The accepted dogma goes like this:

- It is known that the more expensive a component is, the better it will sound in your system; and that is how it should be, for you get what you pay for.

And the response goes something like this:

- People who spend significant dollar amounts on components whose ability to affect sound quality is controversial and fails basic scientific scrutiny are fools.

But in reality, the two are not linked in any logical way, and both are false. If a person wishes to spend $2000 on an Ethernet switch because it is beautifully carved of solid aluminum ingot and looks gorgeous on the component rack, that’s perfectly fine; it ought to be okay with everyone; and criticism and mockery are inappropriate and unwarranted - that is, until the owner of the switch starts attributing stunning sonic improvements to their switch (which, naturally, will get even more pronounced after 200 hours of burn-in).

And that goes back to the earlier behavioral psychology-based argument. Depending on why we do things, expectations and stakes can change drastically. 

- If I buy an expensive Ethernet switch because it is reputed to improve the sound quality of my system, and I hear no difference because Ethernet switches are physically incapable of affecting sound quality, then that makes me the guy who essentially just threw good money out the window, and I’m not that guy, no way no how, therefore that switch ought to sound amazing because I spent all that money! That’s a tough spot, because now I have to make up value to justify the price tag, as opposed to the other way around.

- But if I buy the same switch because I find it beautiful and I feel that it will complement my meticulously curated system, I’m only interested in its symbolic value - which is entirely mine to determine - and if a naysayer manifests, I only need invoke my prerogative to spend my money as I wish, and that’s an easy argument to win.

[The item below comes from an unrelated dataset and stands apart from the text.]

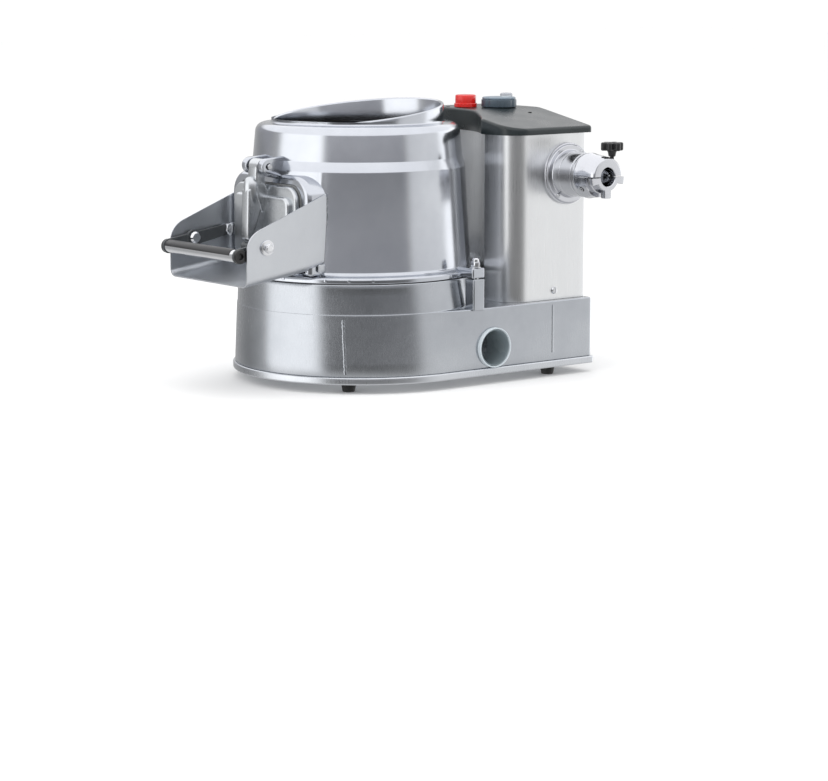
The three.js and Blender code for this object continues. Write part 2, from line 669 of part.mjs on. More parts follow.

Not every object has to do something in order to hold value, and it’s silly and counterproductive to pretend otherwise. Look at jewelry; we’ve been buying jewelry for tens of thousands of years. What’s wrong with audio jewelry?

 

I can't say that I've noticed differences after burn-in for electronics or cables. I do, however, believe that other people are hearing it.  I would never buy gear that didn't sound good out of the box with hopes that it would get better. 

 

I have heard differences in tubes after break in.  In one case, the sound did not get better. 

@sls883 

"I have heard differences in tubes after break in.  In one case, the sound did not get better."

Interestingly, a tubes sound does not change over time. Once you apply power, a tube comes up to operating temperature in a few minutes and you're good to go.

What might account for small, if at all noticeable changes in a preamp's or amplifier's sound are minute changes in the characteristics of all the other components in the device primarily from the heat they're generating. In addition, the gaps in the windings of chokes and transformers get smaller as they warm and their transfer function becomes more efficient.

@devinplombier 

Interesting comment – the price/value/sonic-quality conflation is real, as is the sunk-cost psychology. I like the "audio jewelry" framing — if someone is buying for visual aesthetics and symbolic value, they’re explicitly *not* making a *sonic* claim and empirical criticism that they don’t care about sound doesn’t touch them.

As we know, the audiophile market sells visual looks and sonic performance, and most buyers want both. For the buyer, visual, symbolic, and sonic justifications tend to collapse into each other — especially after an expensive purchase, when motivated perception kicks in hardest. The behavioral psychology literature, including Kalchev, would predict exactly that. So if a buyer is using the "audio jewelry" rationale, they’re intellectually honest when it’s a genuine, prior motivation. Often, though, it functions as a retroactive justification — which puts it back inside the trap the study accurately describes.

None of this is really blameworthy on a human level. The issue on an audio forum is that many assertions are offered as if they were straightforward testimony about sound — meant to advise others about sound — so if someone is arguing from mixed motives, it will come across as bad advice, possibly wasting others’ time and resources, and advancing falsehoods about sound. There are worse falsehoods to tell, of course, but on an audio forum, it gets singled out.

Regarding tubes, I understand that a tube reaches operating condition within minutes of applying power is true — thermal stabilization is quick. But I thought that tubes do change over time in ways unrelated to thermal equilibrium. For example, cathode emission stabilizes over the first hours of use as oxide layers settle; getter activity can shift; mechanical components (the internal structure is surprisingly delicate) may take time to fully stabilize under repeated thermal cycling. These are acknowledged in tube manufacturers’  documentation and in electrical engineering literature. The expected degradation curve over a tube’s lifespan is also well established, which presupposes that tubes change with use by definition. How much of this is audible? That’s a harder question! But I’ve heard my tubes sound worse before they failed.

On tubes: 
https://jacmusic.com/html/EE/EE12-Burn-in/V2/EE-12-about-burn-in.html

https://www.effectrode.com/knowledge-base/secrets-of-the-tube-alchemists/

Got my speakers 6 weeks ago. Created a new PEQ setting with a umik-1 mic and

REW. A few days ago, got a vintage turntable and created a new PEQ profile to use when playing vinyl.  Since I had the umik-1 setup, I remeasured the speakers. In same position, song, volume....zero difference on the REW graphs before & after. Wouldn’t care if there was, just sharing my recent experience.

Note: I work from home, speakers are on 12-18hrs per day, ~700hrs of use. To add, these are active speakers, so measurements were on speakers, internal amps, DSP and new xlr cables.